Query ocfs2_controld for Status

There needs to be an extension to 'ocfs2_hb_ctl -I' to query the heartbeat state in ocfs2_controld. This would allow listing of current mountgoups and mountpoints, as well as just a count of live regions.

This probably requires some more to the ocfs2_controld client protocol.

Comments from Others

The heartbeat2 and cman guys probably want to look at what we've done. We could especially use their comments on how we integrate with them.

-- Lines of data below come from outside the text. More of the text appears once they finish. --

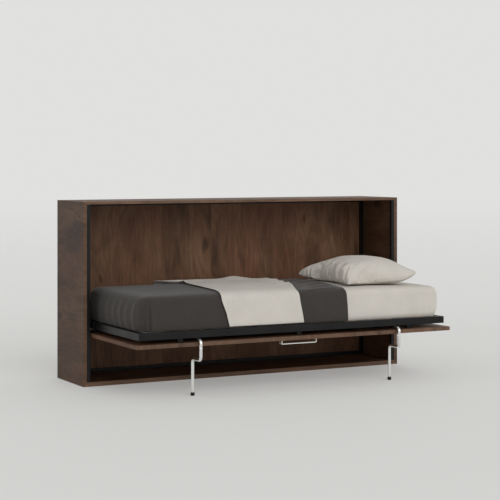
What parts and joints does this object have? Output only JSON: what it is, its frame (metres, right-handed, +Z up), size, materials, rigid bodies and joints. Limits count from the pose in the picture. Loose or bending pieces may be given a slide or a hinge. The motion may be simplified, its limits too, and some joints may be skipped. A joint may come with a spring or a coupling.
{
  "type": "wall bed",
  "caption": "Horizontal wall bed: open wooden case with a steel inner frame, and a made-up single bed on folding tube legs that tilts up into the case behind its door panel.",
  "frame": {"origin": "on the floor, under the middle of the case", "axes": "+X along the case towards the pillow end, +Y towards the wall, +Z up"},
  "size_m": [2.115, 1.088, 1.05],
  "materials": {
    "case_wood": "satin",
    "black_steel": "satin",
    "chrome": "polished",
    "satin_steel": "satin",
    "bush_bronze": "satin",
    "light_wood": "matte",
    "black_plastic": "matte",
    "sheet_fabric": "matte",
    "charcoal_fabric": "matte",
    "throw_fabric": "matte"
  },
  "bodies": {
    "case": {"side_panel_left": "case_wood", "side_panel_right": "case_wood", "top_panel": "case_wood", "bottom_panel": "case_wood", "back_panel": "case_wood", "wall_batten": "light_wood", "post_front_left": "black_steel", "post_front_right": "black_steel", "post_rear_left": "black_steel", "post_rear_right": "black_steel", "rear_rail_bottom": "black_steel", "rear_rail_top": "black_steel", "pivot_rail_left": "black_steel", "pivot_rail_right": "black_steel", "pivot_plate_left": "black_steel", "pivot_plate_right": "black_steel", "strut_bracket_left": "black_steel", "strut_bracket_right": "black_steel", "pivot_pin_left": "satin_steel", "pivot_pin_right": "satin_steel"},
    "bed": {"door_panel": "case_wood", "handle": "satin_steel", "mattress": "sheet_fabric", "coverlet": "charcoal_fabric", "throw": "throw_fabric", "pillow": "sheet_fabric", "bed_rail_front": "black_steel", "bed_rail_rear": "black_steel", "bed_rail_foot": "black_steel", "bed_rail_head": "black_steel", "bed_rail_centre": "black_steel", "pivot_arm_left": "black_steel", "pivot_arm_right": "black_steel", "pivot_bush_left": "bush_bronze", "pivot_bush_right": "bush_bronze", "slat_1": "light_wood", "slat_2": "light_wood", "slat_3": "light_wood", "slat_4": "light_wood", "slat_5": "light_wood", "slat_6": "light_wood", "slat_7": "light_wood", "slat_8": "light_wood", "door_spacer_front_left": "black_plastic", "door_spacer_front_middle": "black_plastic", "door_spacer_front_right": "black_plastic", "door_spacer_rear_left": "black_plastic", "door_spacer_rear_right": "black_plastic", "leg_hook_left": "chrome", "leg_hook_right": "chrome", "leg_pin_left": "satin_steel", "leg_pin_right": "satin_steel"},
    "leg_left": {"leg_lower_left": "chrome", "foot_cap_left": "black_plastic"},
    "strut_body_left": {"strut_cylinder_left": "black_steel"},
    "strut_piston_left": {"strut_rod_left": "chrome"},
    "leg_right": {"leg_lower_right": "chrome", "foot_cap_right": "black_plastic"},
    "strut_body_right": {"strut_cylinder_right": "black_steel"},
    "strut_piston_right": {"strut_rod_right": "chrome"}
  },
  "joints": [
    {"name": "bed_tilt", "type": "hinge", "parent": "case", "child": "bed", "pos_m": [0, -0.169, 0.319], "axis": [-1, 0, 0], "range_deg": [0, 90], "deforming": ["pillow"]},
    {"name": "leg_fold_left", "type": "hinge", "parent": "bed", "child": "leg_left", "pos_m": [-0.638, -0.87, 0.262], "axis": [0, -1, 0], "range_deg": [0, 90]},
    {"name": "strut_swing_left", "type": "hinge", "parent": "case", "child": "strut_body_left", "pos_m": [-1, 0.121, 0.52], "axis": [1, 0, 0], "range_deg": [0, 0.8466]},
    {"name": "strut_slide_left", "type": "slide", "parent": "strut_body_left", "child": "strut_piston_left", "axis": [0, -0.753, -0.658], "range_m": [0, 0.0848]},
    {"name": "leg_fold_right", "type": "hinge", "parent": "bed", "child": "leg_right", "pos_m": [0.638, -0.87, 0.262], "axis": [0, 1, 0], "range_deg": [0, 90]},
    {"name": "strut_swing_right", "type": "hinge", "parent": "case", "child": "strut_body_right", "pos_m": [1, 0.121, 0.52], "axis": [1, 0, 0], "range_deg": [0, 0.8466]},
    {"name": "strut_slide_right", "type": "slide", "parent": "strut_body_right", "child": "strut_piston_right", "axis": [0, -0.753, -0.658], "range_m": [0, 0.0848]}
  ],
  "couplings": [
    {"joint": "strut_swing_left", "follows": "bed_tilt", "ratio": 0.009295},
    {"joint": "strut_slide_left", "follows": "bed_tilt", "m_per_rad": 0.053924},
    {"joint": "strut_swing_right", "follows": "bed_tilt", "ratio": 0.009295},
    {"joint": "strut_slide_right", "follows": "bed_tilt", "m_per_rad": 0.053924}
  ]
}
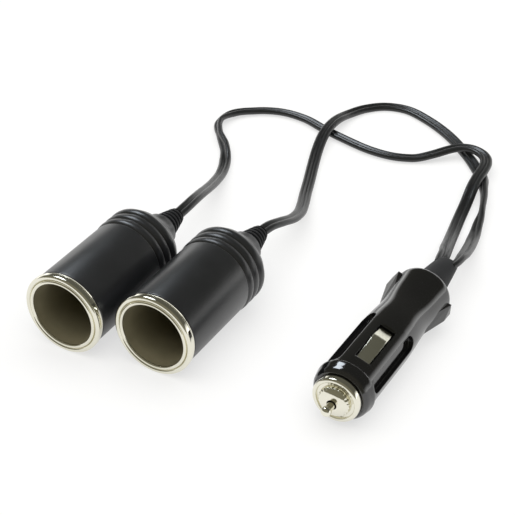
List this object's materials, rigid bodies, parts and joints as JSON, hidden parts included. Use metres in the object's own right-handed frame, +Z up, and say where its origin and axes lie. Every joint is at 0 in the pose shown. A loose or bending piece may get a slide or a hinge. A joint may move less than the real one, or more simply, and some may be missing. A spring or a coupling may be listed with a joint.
{
  "type": "car socket splitter",
  "caption": "Vehicle accessory plug whose flat twin cords each feed an in-line female power socket, lying on a table.",
  "frame": {"origin": "on the surface it lies on, below the middle of the box round the plug and both sockets, without the cords", "axes": "+Z up; plug and socket axes lie along Y, with the socket mouths and the plug's nose towards -Y and the cords leaving towards +Y; +X runs from the left socket to the plug"},
  "size_m": [0.1459, 0.213, 0.03],
  "materials": {
    "soft_black": "satin",
    "gloss_black": "polished",
    "cord_sheath": "smooth",
    "nickel_plate": "bright nickel",
    "brass": "plain",
    "steel": "zinc plated",
    "fibre_board": "pressed fibre",
    "fuse_glass": "clear"
  },
  "bodies": {
    "splitter": {"left_socket_shell": "soft_black", "left_socket_strain_relief": "soft_black", "left_socket_contact_sleeve": "nickel_plate", "left_socket_insulator_disc": "fibre_board", "left_socket_centre_contact": "brass", "left_socket_centre_rivet": "brass", "left_socket_live_terminal": "brass", "left_socket_earth_terminal": "brass", "right_socket_shell": "soft_black", "right_socket_strain_relief": "soft_black", "right_socket_contact_sleeve": "nickel_plate", "right_socket_insulator_disc": "fibre_board", "right_socket_centre_contact": "brass", "right_socket_centre_rivet": "brass", "right_socket_live_terminal": "brass", "right_socket_earth_terminal": "brass", "plug_upper_case": "gloss_black", "plug_lower_case": "gloss_black", "plug_case_screw": "steel", "plug_nose_ring": "nickel_plate", "plug_pin_spring": "steel", "plug_live_plate": "brass", "plug_strain_relief": "soft_black", "left_cord": "cord_sheath", "right_cord": "cord_sheath"},
    "pin_and_fuse": {"plug_centre_pin": "nickel_plate", "plug_fuse_front_cap": "nickel_plate", "plug_fuse_glass": "fuse_glass", "plug_fuse_rear_cap": "nickel_plate"},
    "upper_side_contact": {"plug_upper_side_contact": "nickel_plate"},
    "lower_side_contact": {"plug_lower_side_contact": "nickel_plate"}
  },
  "joints": [
    {"name": "pin_slide", "type": "slide", "parent": "splitter", "child": "pin_and_fuse", "axis": [0, 1, 0], "range_m": [0, 0.0025], "stiffness_N_per_m": 900, "springref_m": -0.002, "deforming": ["plug_pin_spring"]},
    {"name": "upper_contact_press", "type": "hinge", "parent": "splitter", "child": "upper_side_contact", "pos_m": [0.0528, -0.0322, 0.01794], "axis": [-0.9455, 0, 0.3256], "range_deg": [0, 3.5], "stiffness_Nm_per_rad": 0.6, "springref_deg": -1.72},
    {"name": "lower_contact_press", "type": "hinge", "parent": "splitter", "child": "lower_side_contact", "pos_m": [0.0476, -0.0322, 0.00286], "axis": [0.9455, 0, -0.3256], "range_deg": [0, 3.5], "stiffness_Nm_per_rad": 0.6, "springref_deg": -1.72}
  ]
}
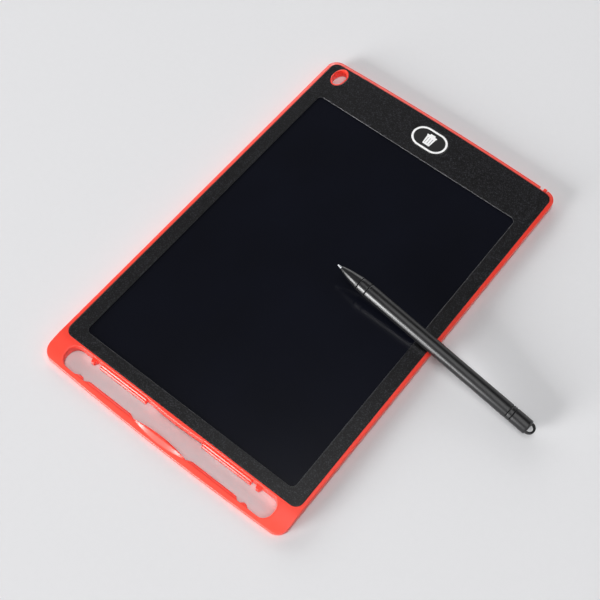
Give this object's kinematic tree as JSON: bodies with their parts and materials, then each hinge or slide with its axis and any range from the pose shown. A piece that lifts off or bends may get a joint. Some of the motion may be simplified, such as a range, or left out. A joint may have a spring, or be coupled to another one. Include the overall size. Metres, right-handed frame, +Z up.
{
  "type": "lcd writing tablet",
  "caption": "Slim LCD writing tablet with a bezel-framed screen, an erase button, a handle bar with a stylus slot, a lanyard hole and a stylus lying across its side.",
  "frame": {"origin": "centre of the flat back face, on which the tablet lies", "axes": "+Z up through the screen, +Y along the tablet towards the erase button, +X to its right as a user sees the screen"},
  "size_m": [0.2001, 0.226, 0.0167],
  "materials": {
    "coral_shell": "satin moulded plastic, coral red",
    "bezel_black": "fine-grained matt black sheet",
    "clear_tape": "thin double-sided adhesive sheet",
    "screen_film": "smooth blue-black liquid crystal film",
    "dark_board": "matt black backing",
    "button_black": "matt black moulded key",
    "white_ink": "printed white ink",
    "switch_white": "off-white moulded plastic",
    "bright_steel": "bright nickel-plated steel",
    "board_green": "green solder-masked board",
    "chip_black": "moulded black epoxy",
    "ferrite_grey": "dark grey ferrite",
    "ceramic_tan": "tan ceramic",
    "spring_brass": "spring brass strip",
    "nib_white": "pale moulded plastic",
    "stylus_black": "satin black moulded plastic"
  },
  "bodies": {
    "tablet": {"back_shell": "coral_shell", "front_bezel": "bezel_black", "bezel_tape": "clear_tape", "lcd_panel": "screen_film", "backing_board": "dark_board", "tact_switch_case": "bright_steel", "main_board": "board_green", "control_chip": "chip_black", "boost_inductor": "ferrite_grey", "capacitor_upper": "ceramic_tan", "capacitor_lower": "ceramic_tan", "screen_lead_left": "spring_brass", "screen_lead_right": "spring_brass", "lock_switch_case": "bright_steel", "coin_cell": "bright_steel", "negative_contact": "spring_brass", "positive_contact": "spring_brass", "board_screw_left": "bright_steel", "board_screw_right": "bright_steel"},
    "erase_key": {"erase_button": "button_black", "button_ring": "white_ink", "button_bin_sign": "white_ink", "tact_switch_plunger": "switch_white"},
    "lock_knob": {"lock_slider": "coral_shell"},
    "battery_cover": {"battery_door": "coral_shell", "battery_door_screw": "bright_steel"},
    "stylus": {"stylus_nib": "nib_white", "stylus_cone": "stylus_black", "stylus_collar": "stylus_black", "stylus_barrel": "stylus_black", "stylus_tail_ring": "stylus_black", "stylus_tail_cap": "stylus_black"}
  },
  "joints": [
    {"name": "erase_press", "type": "slide", "parent": "tablet", "child": "erase_key", "axis": [0, 0, -1], "range_m": [0, 0.00025], "stiffness_N_per_m": 2400},
    {"name": "lock_slide", "type": "slide", "parent": "tablet", "child": "lock_knob", "axis": [-1, 0, 0], "range_m": [0, 0.0016]},
    {"name": "battery_door_removal", "type": "slide", "parent": "tablet", "child": "battery_cover", "axis": [0, 0, -1], "range_m": [0, 0.01]},
    {"name": "stylus_lift", "type": "slide", "parent": "tablet", "child": "stylus", "axis": [0, 0, 1], "range_m": [0, 0.04]}
  ]
}
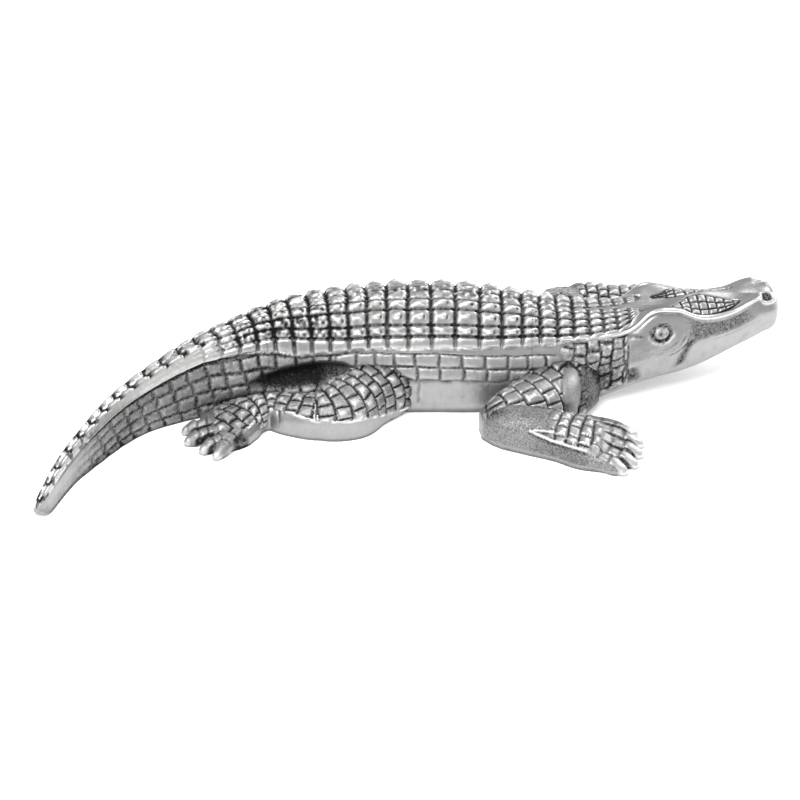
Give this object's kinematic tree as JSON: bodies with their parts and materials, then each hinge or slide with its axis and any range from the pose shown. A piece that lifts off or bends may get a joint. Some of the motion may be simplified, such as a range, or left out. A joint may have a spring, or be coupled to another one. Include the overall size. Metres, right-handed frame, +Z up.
{
  "type": "alligator figurine",
  "caption": "Solid cast metal alligator figurine, walking with head raised and tail swept to one side, flat underneath.",
  "frame": {"origin": "on the ground under the middle of the figurine's box", "axes": "+X towards the head, along the trunk; +Y to the animal's left; +Z up"},
  "size_m": [0.3001, 0.1798, 0.043],
  "materials": {
    "cast_metal": "cast aluminium, polished on the high parts and dark grey in the recesses"
  },
  "bodies": {
    "root": {"alligator": "cast_metal"}
  },
  "joints": []
}
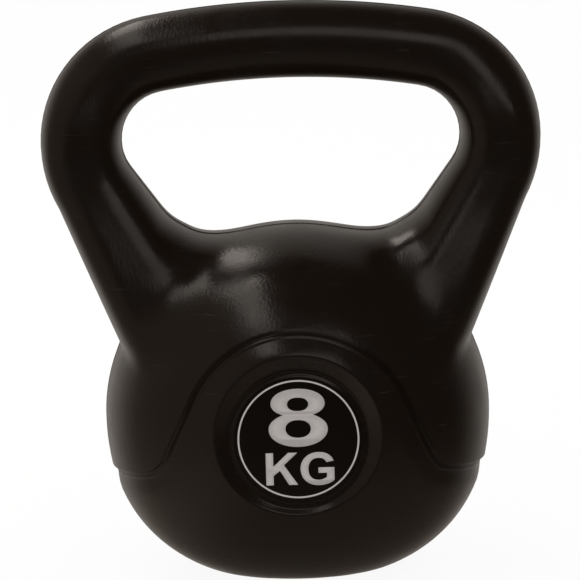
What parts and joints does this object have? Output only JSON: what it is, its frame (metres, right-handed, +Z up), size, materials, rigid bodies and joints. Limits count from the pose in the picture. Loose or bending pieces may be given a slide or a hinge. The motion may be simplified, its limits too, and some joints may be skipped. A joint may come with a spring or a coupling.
{
  "type": "kettlebell",
  "caption": "Filled plastic kettlebell: blown one-piece shell with a bowed grip bar, rounded ball with a stepped arch band, dished label seats and a flat base.",
  "frame": {"origin": "centre of the flat base, on the surface that the kettlebell stands on", "axes": "+Z up, X along the grip bar, the front label faces -Y"},
  "size_m": [0.2364, 0.1538, 0.275],
  "materials": {
    "shell_plastic": "blow-moulded black polyethylene, satin",
    "cement_mix": "cast, rough",
    "plug_plastic": "injection-moulded black polyethylene, matt",
    "label_film": "printed vinyl film, satin gloss"
  },
  "bodies": {
    "root": {"shell": "shell_plastic", "filling": "cement_mix", "fill_plug": "plug_plastic", "front_label": "label_film", "rear_label": "label_film"}
  },
  "joints": []
}
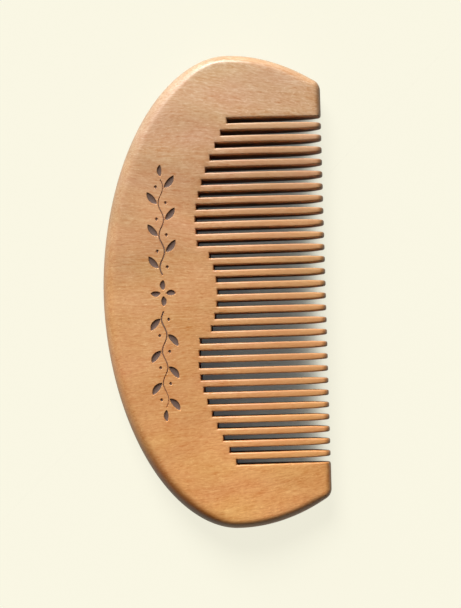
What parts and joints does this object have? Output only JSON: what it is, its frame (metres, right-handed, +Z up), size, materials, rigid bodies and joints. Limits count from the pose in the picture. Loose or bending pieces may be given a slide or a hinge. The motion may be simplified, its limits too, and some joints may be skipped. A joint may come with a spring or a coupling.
{
  "type": "wooden comb",
  "caption": "Half-moon wooden pocket comb: a flat board with a rounded spine and a row of sawn, tapered teeth between solid end guards.",
  "frame": {"origin": "middle of the comb's box, on the surface it lies on", "axes": "+X from the spine to the tooth tips, +Y along the comb's length, +Z up through its thickness, out of the face that the picture shows"},
  "size_m": [0.0542, 0.115, 0.01],
  "materials": {
    "wood": "satin, oiled, fine straight grain along the teeth"
  },
  "bodies": {
    "root": {"back": "wood", "end_guard_1": "wood", "end_guard_2": "wood", "tooth_01": "wood", "tooth_02": "wood", "tooth_03": "wood", "tooth_04": "wood", "tooth_05": "wood", "tooth_06": "wood", "tooth_07": "wood", "tooth_08": "wood", "tooth_09": "wood", "tooth_10": "wood", "tooth_11": "wood", "tooth_12": "wood", "tooth_13": "wood", "tooth_14": "wood", "tooth_15": "wood", "tooth_16": "wood", "tooth_17": "wood", "tooth_18": "wood", "tooth_19": "wood", "tooth_20": "wood", "tooth_21": "wood", "tooth_22": "wood", "tooth_23": "wood", "tooth_24": "wood", "tooth_25": "wood", "tooth_26": "wood", "tooth_27": "wood", "tooth_28": "wood"}
  },
  "joints": []
}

KConfig to Compile In ocfs2_disk_heartbeat

While it's nice to have the heartbeat methods as separate modules, that won't work with the 1.2 tools. For them, loading ocfs2_nodemanager must load the disk heartbeat. The easiest way to do that is a CONFIG_BUILT_IN_DISK_HEARTBEAT. If set, disk_heartbeat.o is made part of ocfs2_nodemanager.ko. If not set, ocfs2_disk_heartbeat.ko is created. The new tools can handle either.

Handle Broken Groups

While it shouldn't happen, you can get into a situation where ocfs2_controld has crashed after adding a group. When you restart it, it has no idea the group exists. Someone needs to tell groupd to drop it (or to have ocfs2_controld add it, either way).

Clean Up The Network Handshake

NOTE: This item has been pushed out until we see a need, the current solution works just fine

The current network handshake hardcodes some values between the driver files. As we split out the heartbeat code into separate modules, we have to have a way to communicate the handshake bits to tcp.c. I have an idea on how to create a generic handshake setup.

Basically, anyone that needs to handshake registers a handshake callback:

struct handshake_block {
    __le16 hs_magic;
    __le16 hs_len;
    u8 hs_data[0];
};

struct handshake_callback {
    struct list_head hs_list;
    u16 hs_magic;
    size_t hs_len;
    int (*generate_handshake_data)(void *buf);
};

int register_handshake_block(struct handshake_callback *block)
{
    list_add(&block->hs_list, &handshakes);
}

int generate_handshake(char **buf_ret)
{
    u8 *buf, *block;
    size_t len = 0;
    struct handshake_callback *hc;

    list_for_each_entry(hc, &handshakes) {
        len += hc->hs_len;
        len += sizeof(u32) /* For the magic and length fields */
    }

    buf = kmalloc(len);
    block = buf;
    list_for_each_entry(hc, &handshakes) {
        block->hs_magic = cpu_to_le16(hc->hs_magic);
        block->hs_len = cpu_to_le16(hc->hs_len);
        hc->generate_handshake_data(block->hs_data);
        block += hc->hs_len + sizeof(u32);
    }

    *buf_ret = buf;
}

When a handshake needs to be sent, each callback generates a block. The collection of handshake blocks is sent over the wire.

On the remote end, each magic is used to determine the callback. The other end generates its own handshake, and does a memcmp() to ensure it matches.